┏━━

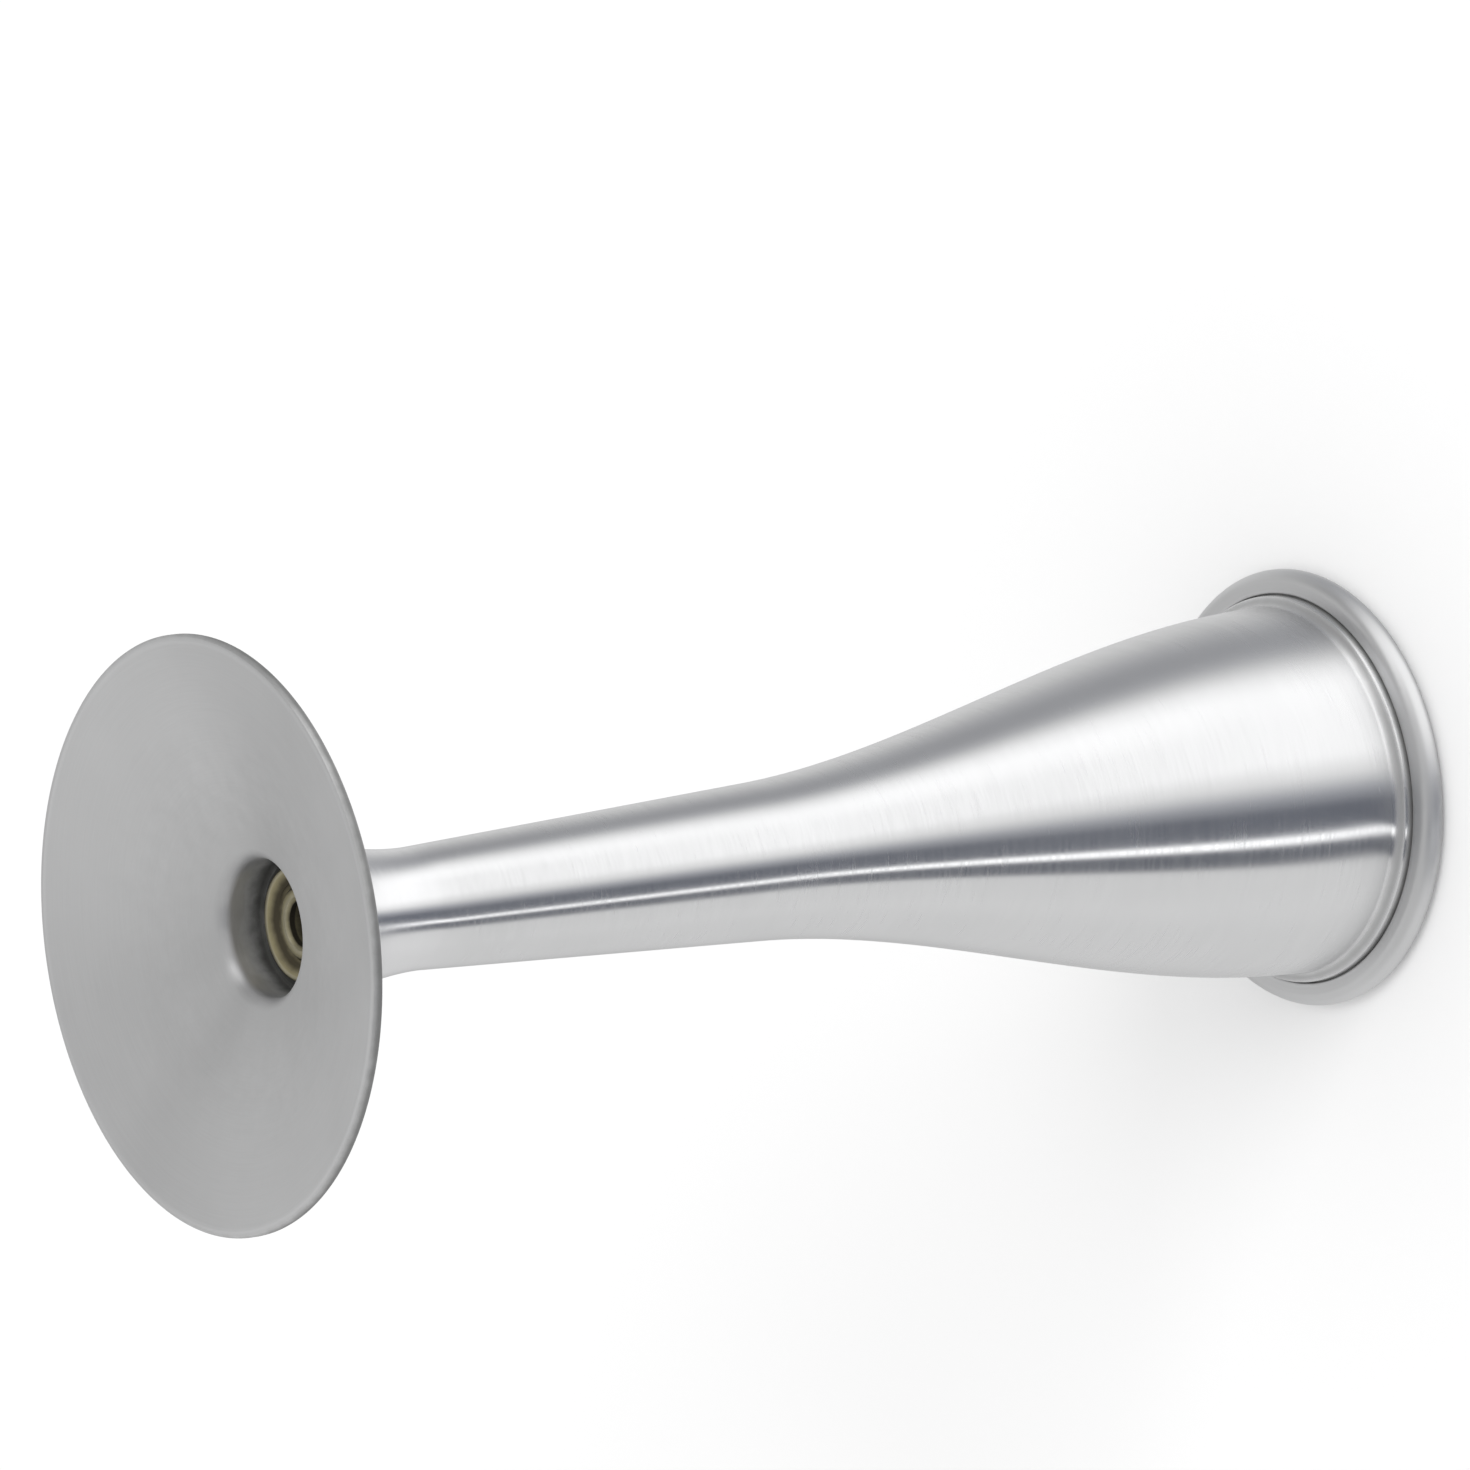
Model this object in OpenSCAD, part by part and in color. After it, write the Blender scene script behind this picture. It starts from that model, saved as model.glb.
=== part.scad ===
// Pinard horn in spun aluminium, with an ear plate that screws on through brass fittings.
// The horn stands on its bell: the origin is the centre of the mouth, +Z runs up to the ear plate.

/* [Overall] */
// Length over all, from the bell's mouth to the rim of the ear plate
length = 144; // [130:1:170]

/* [Horn body] */
// Outside radius of the neck where it is narrowest
neck_r = 6.4; // [6:0.05:7.5]
// Growth of the neck's radius towards the bell, per millimetre
neck_taper = 0.045; // [0.02:0.005:0.06]
// Outside radius of the bell where its swell is complete
bell_r = 19.9; // [17:0.1:24]
// Height above the mouth at which the swell is complete
swell_low = 7.5; // [6:0.5:14]
// Height above the mouth at which the swell leaves the neck
swell_high = 75; // [60:1:90]
// Thickness of the spun wall
horn_wall = 1.2; // [0.9:0.1:1.5]
// How far the mouth's lip stands out past the bell
lip_reach = 1.1; // [0.8:0.1:1.6]

/* [Neck collar] */
// Length of the widened end of the neck
collar_len = 12.4; // [12:0.1:18]
// Radius of the arc along which the neck widens
collar_arc = 33; // [26:1:45]
// Width of the seat that carries the ear plate, from its opening to its edge
seat_land = 1.9; // [1.6:0.1:2.4]

/* [Bell ring] */
// How far the ring stands out past the horn's lip
ring_reach = 2.75; // [2:0.05:4]
// Height of the ring
ring_h = 2.9; // [2.4:0.1:3.6]
// Depth of the step in which the horn's lip sits
ring_step = 0.4; // [0.2:0.1:0.8]
// Radius of the rounded inner edge of the mouth
mouth_round = 2.2; // [1.6:0.1:2.4]

/* [Ear plate] */
// Outside radius of the ear plate
plate_r = 31; // [28:0.5:36]
// Thickness of the spun sheet
plate_wall = 1.1; // [0.9:0.1:1.3]
// Width of the flat turned on the rim
rim_land = 0.7; // [0.6:0.1:1.2]
// Bevel on the outer edge of the rim
rim_bevel = 0.25; // [0.1:0.05:0.35]
// Depth of the dish, from the rim to where its slope meets the well
dish_depth = 6.9; // [6:0.1:9]
// Radius of the rounded throat between dish and well
throat_round = 1.8; // [1.4:0.1:2.4]
// Inside radius of the well
well_r = 7.2; // [7:0.05:8]
// Depth of the well's floor below the rim
well_depth = 11.8; // [11.5:0.1:14]
// Radius of the corner under the well
well_corner = 0.8; // [0.4:0.1:1]

/* [Brass fittings] */
// Outside radius of the nipple's thread
thread_r = 4; // [3.7:0.05:4.2]
// Distance between turns of the thread
thread_pitch = 1; // [0.75:0.05:1.25]
// Depth of the thread's grooves
thread_depth = 0.5; // [0.3:0.05:0.6]
// Radius of the sound bore through the nipple
sound_bore_r = 2.5; // [2.2:0.05:2.7]
// How far the neck is drawn in round the nipple's plug
plug_nip = 0.1; // [0.05:0.05:0.2]
// Length of that plug
plug_len = 9; // [6:0.5:12]
// How far the top of the plug lies below the seat
plug_drop = 9.3; // [9:0.1:11]
// How far the nipple's tip lies below the bush's lip
tip_drop = 0.5; // [0.4:0.1:1.4]
// Bevel on the nipple's tip, inside and outside
tip_bevel = 0.35; // [0.25:0.05:0.6]
// Wall of the bush's barrel, which passes through the well's floor
bush_wall = 0.95; // [0.8:0.05:1.2]
// How far the barrel reaches below the well's floor
barrel_len = 6.2; // [5:0.1:7]
// How far the bush's rolled lip stands out past its barrel
bush_lip = 1.05; // [0.4:0.05:1.3]
// Height of the rolled lip above the well's floor
bush_lip_h = 0.5; // [0.4:0.1:1]
// How far the shoulder under the floor stands out past the barrel
shoulder = 1.2; // [0.8:0.05:1.3]
// Thickness of that shoulder
shoulder_h = 1.2; // [0.8:0.1:1.6]

/* [Clearances] */
// Between the horn's lip and the ring's step, all round
step_gap = 0.15; // [0.1:0.05:0.3]
// Between the nipple's thread and the bush, all round
thread_gap = 0.05; // [0.02:0.01:0.1]
// Between the bush's shoulder and the opening in the seat, all round
shoulder_gap = 0.5; // [0.3:0.05:0.8]

/* [Hidden] */
$fn = 128;

// Segments along the neck and the swell, along the collar, and in a small rounding
body_steps = 40;
collar_steps = 10;
round_steps = 8;

// Heights above the mouth
floor_z = length - well_depth;
seat_z = floor_z - plate_wall;
neck_z = seat_z - collar_len;
lip_z = ring_h - ring_step;
lip_top_z = lip_z + horn_wall;
plug_top_z = seat_z - plug_drop;
plug_low_z = plug_top_z - plug_len;
bush_top_z = floor_z + bush_lip_h;
bush_low_z = seat_z - barrel_len;
tip_z = bush_top_z - tip_drop;

// Radii of the screwed joint, each from the one inside it
bush_bore_r = thread_r + thread_gap;
barrel_r = bush_bore_r + bush_wall;
shoulder_r = barrel_r + shoulder;
seat_bore_r = shoulder_r + shoulder_gap;
seat_r = seat_bore_r + seat_land;
plug_r = neck_r - horn_wall - plug_nip;

// Points of an arc about a centre, from one angle to another
function arc(centre, radius, from, to, steps = round_steps) =
    [for (i = [0:steps])
        let (a = from + (to - from) * i / steps)
        [centre[0] + radius * cos(a), centre[1] + radius * sin(a)]];

// Even steps from one height to another, both ends included
function heights(from, to, steps) = [for (i = [0:steps]) from + (to - from) * i / steps];

// Straight taper of the neck, carried down to the mouth
function taper_r(z) = neck_r + neck_taper * (neck_z - z);

// Share of the bell's swell at a height: 1 at the mouth, 0 at the neck, with no corner between
function swell_share(z) =
    let (u = min(1, max(0, (z - swell_low) / (swell_high - swell_low))))
    1 - u * u * (3 - 2 * u);

// Outside of the neck and the bell
function body_r(z) = taper_r(z) + (bell_r - taper_r(swell_low)) * swell_share(z);

// Outside of the collar, an arc that ends in the straight band of the seat
function collar_r(z) =
    min(seat_r, neck_r + collar_arc - sqrt(collar_arc * collar_arc - (z - neck_z) * (z - neck_z)));

// Inside of the collar, parallel to the outside until it reaches the seat's opening
function collar_bore_r(z) = min(seat_bore_r, collar_r(z) - horn_wall);

mouth_r = body_r(lip_z) - horn_wall;
lip_r = body_r(lip_top_z + lip_reach) + lip_reach;
ring_r = lip_r + ring_reach;

// Spun trumpet with a small lip turned out at the mouth and a widened seat at the neck
module horn_body() {
    lip_centre = [lip_r, lip_top_z + lip_reach];
    outside = concat(
        arc(lip_centre, lip_reach, 270, 180),
        [for (z = heights(lip_top_z + lip_reach, neck_z, body_steps)) if (z > lip_top_z + lip_reach) [body_r(z), z]],
        [for (z = heights(neck_z, seat_z, collar_steps)) if (z > neck_z) [collar_r(z), z]]
    );
    inside = concat(
        [for (z = heights(seat_z, plug_top_z, collar_steps)) [collar_bore_r(z), z]],
        [[plug_r, plug_top_z], [plug_r, plug_low_z]],
        [for (z = heights(plug_low_z, lip_z, body_steps)) [body_r(z) - horn_wall, z]]
    );
    color("silver")
        rotate_extrude()
            polygon(concat([[lip_r, lip_z]], outside, inside));
}

// Turned ring with a half-round edge, in whose step the horn's lip sits
module bell_ring() {
    bead = ring_h / 2;
    step_r = lip_r + step_gap;
    inner_round = min(mouth_round, lip_z);
    color("gainsboro")
        rotate_extrude()
            polygon(concat(
                arc([ring_r - bead, bead], bead, -90, 90, 2 * round_steps),
                [[step_r, ring_h], [step_r, lip_z], [mouth_r, lip_z]],
                arc([mouth_r + inner_round, inner_round], inner_round, 180, 270)
            ));
}

// Hollow brass nipple: a plug held in the neck and a threaded end that stands in the seat
module neck_nipple() {
    groove_low_z = plug_top_z + thread_pitch;
    // Whole turns that leave half a pitch or more of plain land under the tip's bevel
    turns = floor((tip_z - tip_bevel - groove_low_z) / thread_pitch - 0.5);
    grooves = [for (i = [0:turns - 1])
        let (z = groove_low_z + i * thread_pitch)
        each [[thread_r, z], [thread_r - thread_depth, z + thread_pitch / 2]]];
    color("goldenrod")
        rotate_extrude()
            polygon(concat(
                [[sound_bore_r, plug_low_z], [plug_r, plug_low_z], [plug_r, plug_top_z], [thread_r, plug_top_z]],
                grooves,
                [[thread_r, groove_low_z + turns * thread_pitch], [thread_r, tip_z - tip_bevel]],
                [[thread_r - tip_bevel, tip_z], [sound_bore_r + tip_bevel, tip_z]],
                [[sound_bore_r, tip_z - tip_bevel]]
            ));
}

// Brass bush rolled over in the floor of the ear plate's well, screwed onto the nipple
module plate_bush() {
    lip_edge_r = barrel_r + bush_lip;
    color("darkgoldenrod")
        rotate_extrude()
            polygon(concat(
                [[bush_bore_r, bush_low_z], [barrel_r, bush_low_z]],
                [[barrel_r, seat_z - shoulder_h], [shoulder_r, seat_z - shoulder_h], [shoulder_r, seat_z]],
                [[barrel_r, seat_z], [barrel_r, floor_z], [lip_edge_r, floor_z]],
                arc([lip_edge_r - bush_lip_h / 2, bush_top_z - bush_lip_h / 2], bush_lip_h / 2, 0, 90),
                [[barrel_r, bush_top_z], [bush_bore_r, bush_top_z - bush_wall]]
            ));
}

// Spun dish with a deep well, whose floor holds the bush
module ear_plate() {
    rim_r = plate_r - rim_land;
    slope = atan(dish_depth / (rim_r - well_r));
    // The throat's arc touches the well's wall and the slope of the dish
    reach = throat_round * tan((90 - slope) / 2);
    throat = [well_r + throat_round, length - dish_depth - reach];
    // The back of the dish runs parallel to its front
    back_drop = plate_wall / cos(slope);
    edge_low_z = length + rim_land * tan(slope) - back_drop;
    well_back_r = well_r + plate_wall;
    color("lightgray")
        rotate_extrude()
            polygon(concat(
                [[barrel_r, seat_z], [well_back_r - well_corner, seat_z]],
                arc([well_back_r - well_corner, seat_z + well_corner], well_corner, 270, 360),
                arc(throat, throat_round - plate_wall, 180, 90 + slope),
                [[plate_r, edge_low_z], [plate_r, length - rim_bevel], [plate_r - rim_bevel, length]],
                [[rim_r, length]],
                arc(throat, throat_round, 90 + slope, 180),
                [[well_r, floor_z], [barrel_r, floor_z]]
            ));
}

horn_body();
bell_ring();
neck_nipple();
plate_bush();
ear_plate();
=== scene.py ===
"""Looks of a pinard horn in spun aluminium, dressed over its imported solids, in metres."""
from math import atan, cos, degrees, pi, radians, sin, sqrt, tan

import bpy
from mathutils import Matrix, Vector


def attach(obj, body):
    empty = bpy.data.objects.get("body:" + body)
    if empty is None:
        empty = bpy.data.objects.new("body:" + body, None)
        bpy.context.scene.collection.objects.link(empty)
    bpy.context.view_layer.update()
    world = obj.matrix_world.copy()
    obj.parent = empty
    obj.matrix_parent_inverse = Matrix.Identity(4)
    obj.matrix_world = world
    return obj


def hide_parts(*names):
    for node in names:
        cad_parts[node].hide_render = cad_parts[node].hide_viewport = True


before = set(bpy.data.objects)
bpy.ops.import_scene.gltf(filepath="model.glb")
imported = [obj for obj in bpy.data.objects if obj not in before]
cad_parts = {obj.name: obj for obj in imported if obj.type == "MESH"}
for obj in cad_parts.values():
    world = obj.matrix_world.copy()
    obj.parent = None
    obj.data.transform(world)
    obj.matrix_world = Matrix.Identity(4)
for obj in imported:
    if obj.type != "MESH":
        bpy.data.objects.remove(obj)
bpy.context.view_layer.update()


# Horn body: a trumpet of sheet aluminium, spun over a former and brushed in the lathe.
# It turns out at the mouth into a small lip, which sits in the bell ring.
# The neck's end is widened into a flat seat, and the nipple's plug is held just below it.
mm = 0.001
weld = 0.002 * mm
smooth_below = radians(32)
horn_wall = 1.2
neck_r, neck_z = 6.4, 118.7
neck_taper = 0.045
bell_r = 19.9
swell_low, swell_high = 7.5, 75
lip_z, lip_reach = 2.5, 1.1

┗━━

What is being asked
Each line from the top of the material above through the line with "the ear plate." must be echoed exactly, and no other line.

Completed exercise
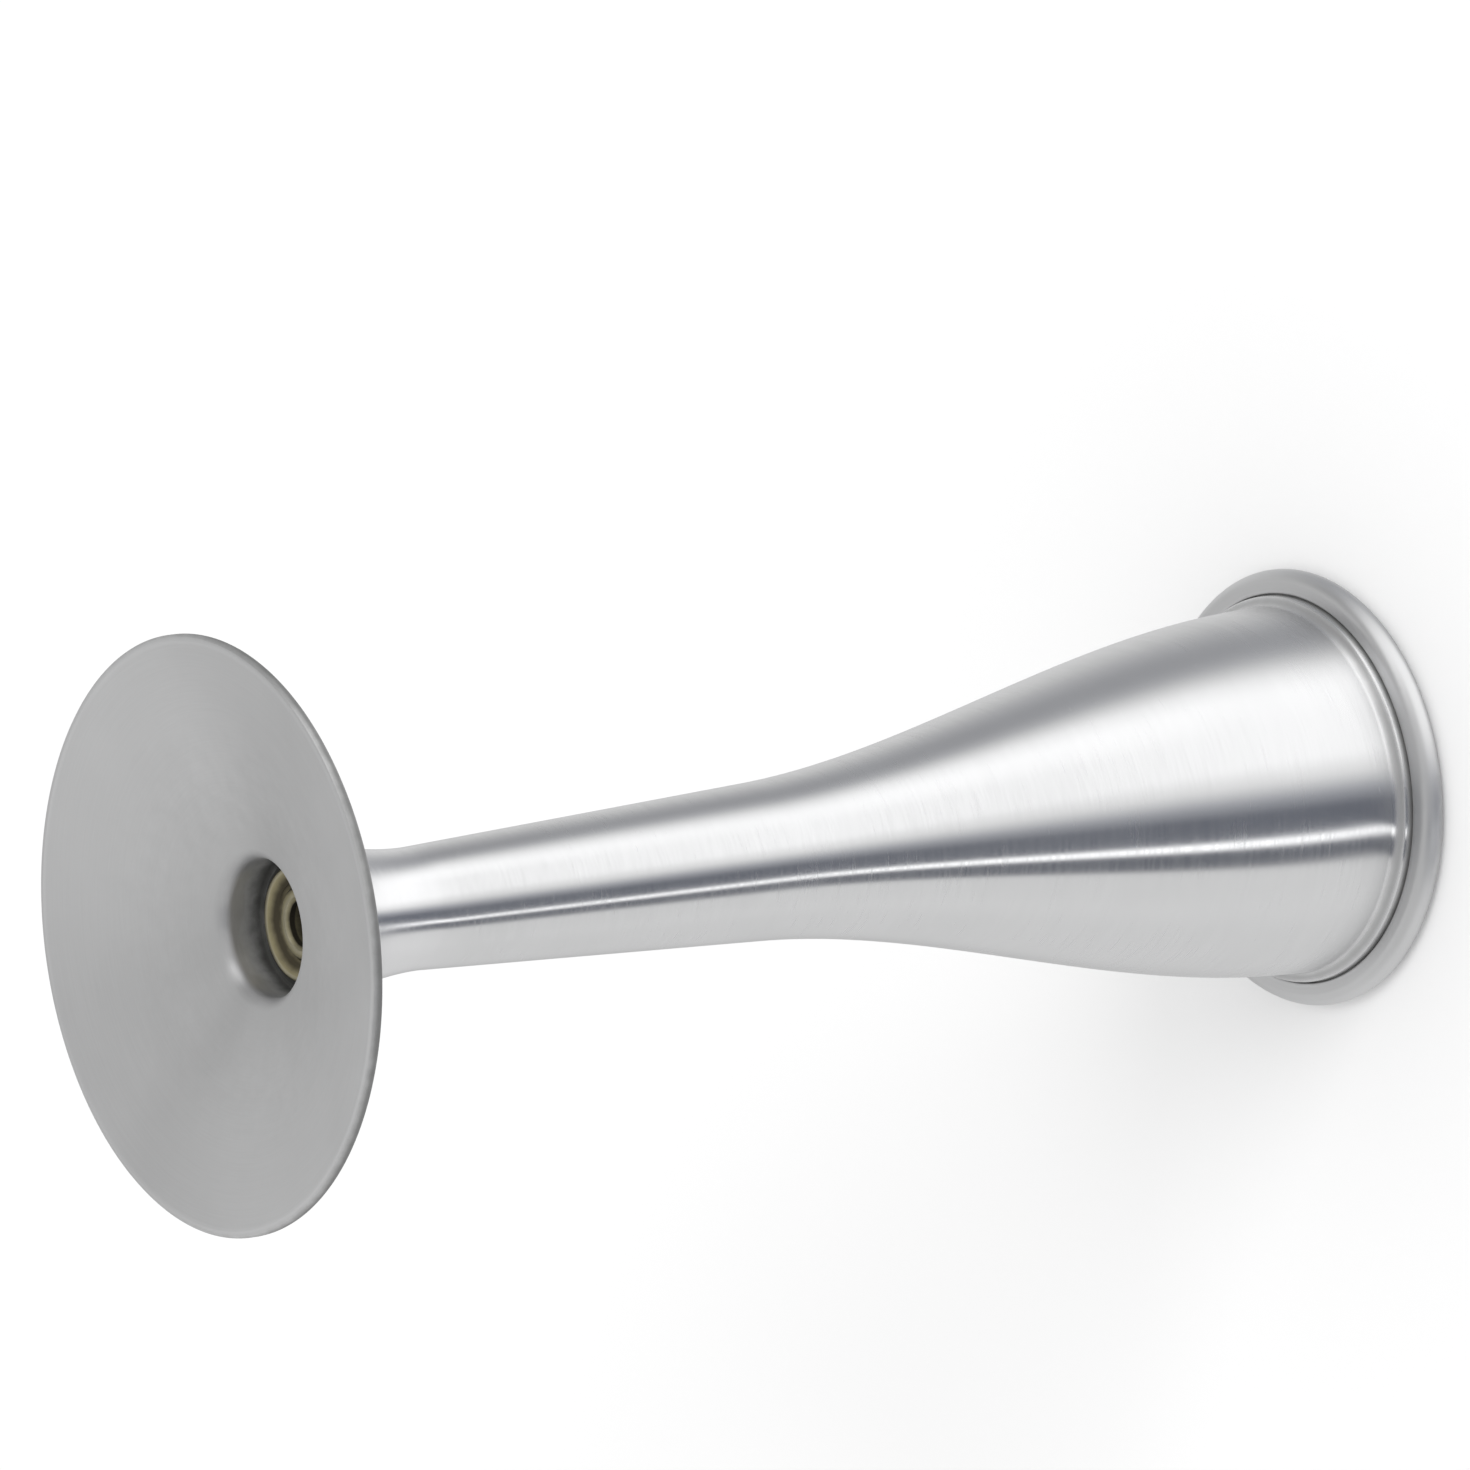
Model this object in OpenSCAD, part by part and in color. After it, write the Blender scene script behind this picture. It starts from that model, saved as model.glb.
=== part.scad ===
// Pinard horn in spun aluminium, with an ear plate that screws on through brass fittings.
// The horn stands on its bell: the origin is the centre of the mouth, +Z runs up to the ear plate.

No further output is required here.